The researchers investigated the connection that this puff of microbes has with the surrounding air.
"What we were trying to do was to take the knowledge that we have about the human microbiome and microbiology and that we've begun to discover in the built environment, and understand how those two interact," Adam Altrichter, a research assistant at the University of Oregon's Biology and Built Environment Center, told me over the phone. "How does an individual contribute to the microbiology inside a building?"

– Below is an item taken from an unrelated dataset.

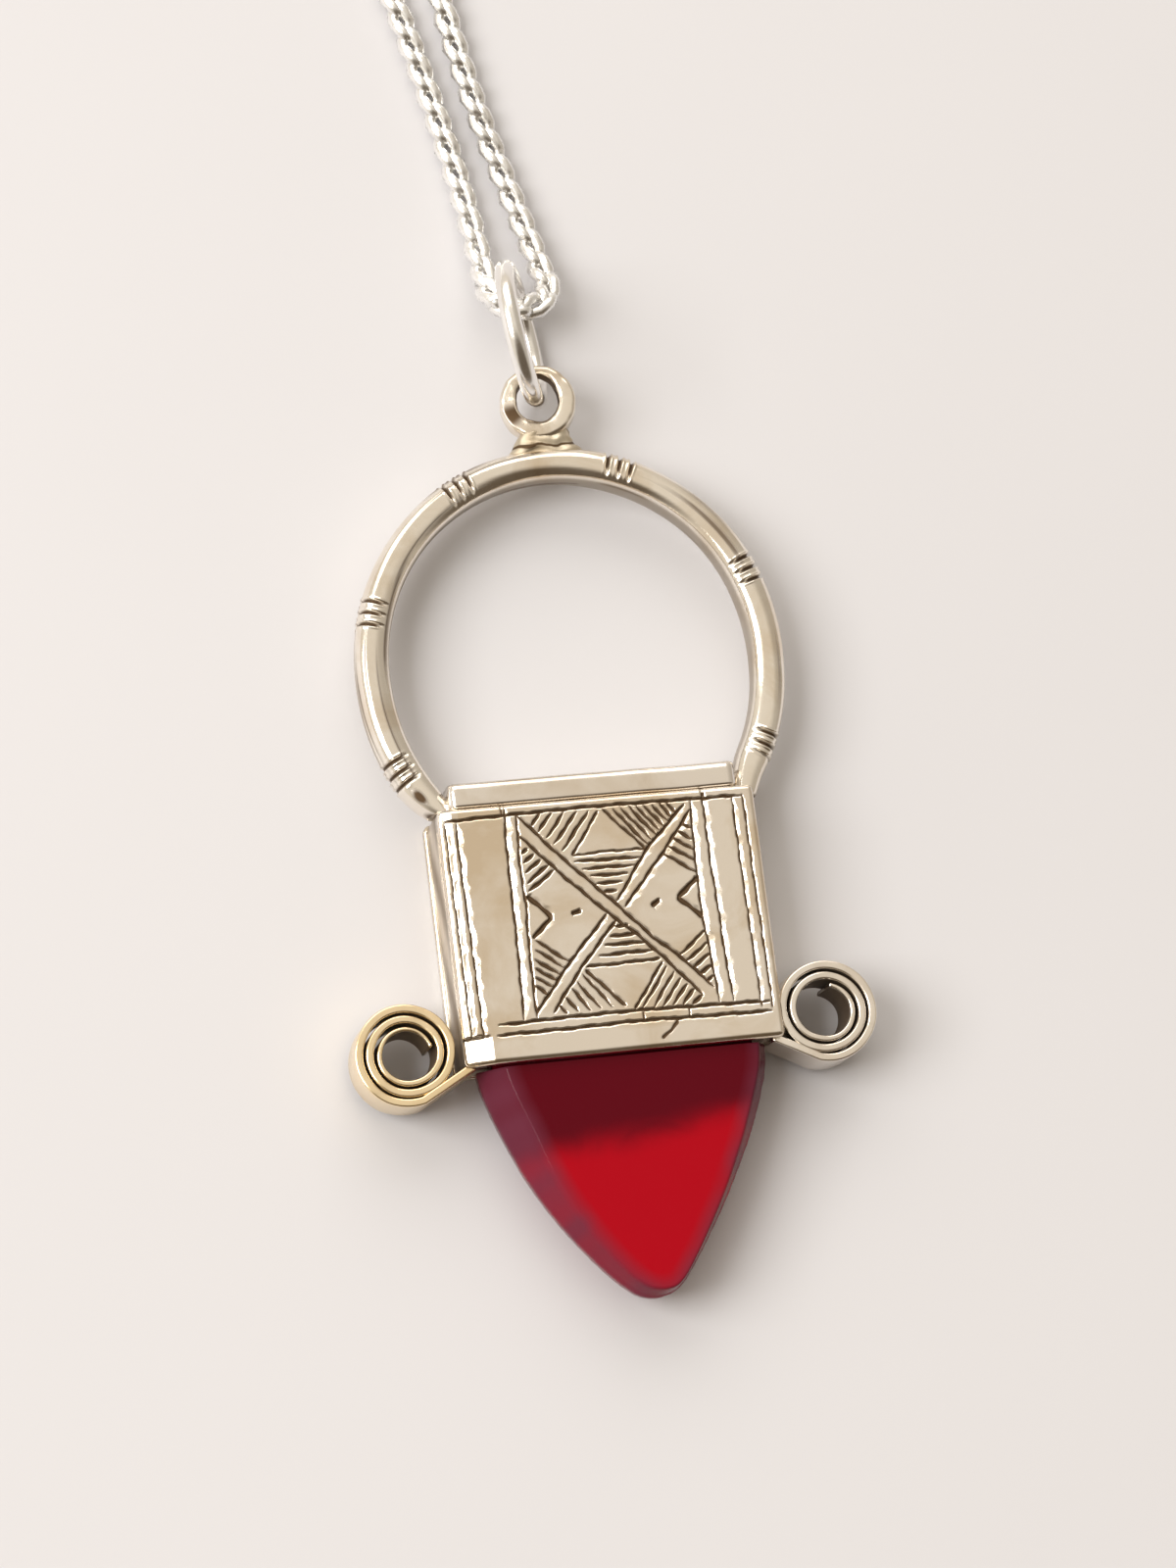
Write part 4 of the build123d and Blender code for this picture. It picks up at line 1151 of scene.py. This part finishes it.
for name, place, size, power, colour in LAMPS:
    light = bpy.data.lights.new(name, "AREA")
    light.shape = "RECTANGLE"
    light.size, light.size_y = size
    light.energy = power
    light.color = colour
    lamp = bpy.data.objects.new(name, light)
    lamp.location = place
    lamp.rotation_euler = (Vector(place) - CAMERA_TARGET).to_track_quat("Z", "Y").to_euler()
    bpy.context.scene.collection.objects.link(lamp)

world = bpy.data.worlds.new("room")
world.use_nodes = True
room = world.node_tree
heading = room.nodes.new("ShaderNodeTexCoord").outputs["Generated"]
shade = 0.0
for direction, edge, core, strength in SHADE_SIDES:
    facing = node(room, "ShaderNodeVectorMath", {"operation": "DOT_PRODUCT"})
    room.links.new(heading, facing.inputs[0])
    facing.inputs[1].default_value = direction.normalized()
    ends = {"From_Min": edge, "From_Max": core, "To_Max": strength}
    part = ranged(room, facing.outputs["Value"], "SMOOTHSTEP", **ends)
    shade = maths(room, "MAXIMUM", shade, part)
tones = colour_mix(room, shade, (*ROOM_LIGHT, 1.0), (*ROOM_SHADE, 1.0))
camera_ray = room.nodes.new("ShaderNodeLightPath").outputs["Is Camera Ray"]
seen = colour_mix(room, camera_ray, tones, (*ROOM_SEEN, 1.0))
room.links.new(seen, room.nodes["Background"].inputs["Color"])
bpy.context.scene.world = world
bpy.context.scene.view_settings.view_transform = "Standard"

camera = bpy.data.objects.new("camera", bpy.data.cameras.new("camera"))
camera.data.lens = CAMERA_LENS
camera.data.clip_start = 0.01
back = Vector((
    math.sin(CAMERA_AZIMUTH) * math.cos(CAMERA_ELEVATION),
    -math.cos(CAMERA_AZIMUTH) * math.cos(CAMERA_ELEVATION),
    math.sin(CAMERA_ELEVATION),
))
aim = (-back).to_track_quat("-Z", "Y").to_matrix() @ Matrix.Rotation(CAMERA_ROLL, 3, "Z")
camera.matrix_world = Matrix.Translation(CAMERA_TARGET + back * CAMERA_DISTANCE) @ aim.to_4x4()
bpy.context.scene.collection.objects.link(camera)
bpy.context.scene.camera = camera

bpy.context.view_layer.update()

The human microbiome (all the microbes that live in our body) might not sound that exciting. But lately, research has explored how and if it plays a pretty big part in our health and happiness. What the researchers at Oregon University want to explore is if it leaves a detectable trace in the air around us, and if our unique microbiome clouds can act like data sets that harbour information on where we've been before.
For their study, the researchers placed 11 different people in tank tops and shorts in a sanitized experimental chamber, and collected and sequenced their microbial cloud data. They found that most of the participants could be identified within four hours by the unique cocktail of microbiome bacteria (Streptococcus, which is found in people's mouths, and Propionibacterium and Corynebacterium, which is found on people's skin) and air. Usually it's a unique of bacteria and air that makes up each and everyone of our microbial cloud datasets.
Altrichter told me that in the future, the researchers wanted to explore how their current findings would be applicable in a real world setting, where you didn't have sanitized people sitting in chambers, but more like at desks and in bustling crowds.
"How does an individual contribute to the microbiology inside a building?"
"We spend upwards of 90 percent of our time indoors, so we know that we're contributing a great deal to the microbiology of the buildings around us," Altrichter told me. "So we have questions on how far this microbial cloud might spread, how persistent it is over time, if you have multiple people in the same room at the same time, could you distinguish individuals from each other?"
For the moment, Altrichter admits that his musings are speculative. But the simultaneously exciting and dystopian possibilities of each of our microbial clouds acting as invisible fingerprints remain.
"We're thinking of the more speculative things that we can apply this to. If you have individuals who were in a unique soil environment, of if there was a building with a certain microbial signature and maybe the individual acquired some of this while they were in the building, you might be able to find clues of this in their microbial cloud signature," said Altrichter.
The research is still in its infancy, but does it hint at a future where you might have to find a way to encrypt your microbial cloud data as much as your online transactions?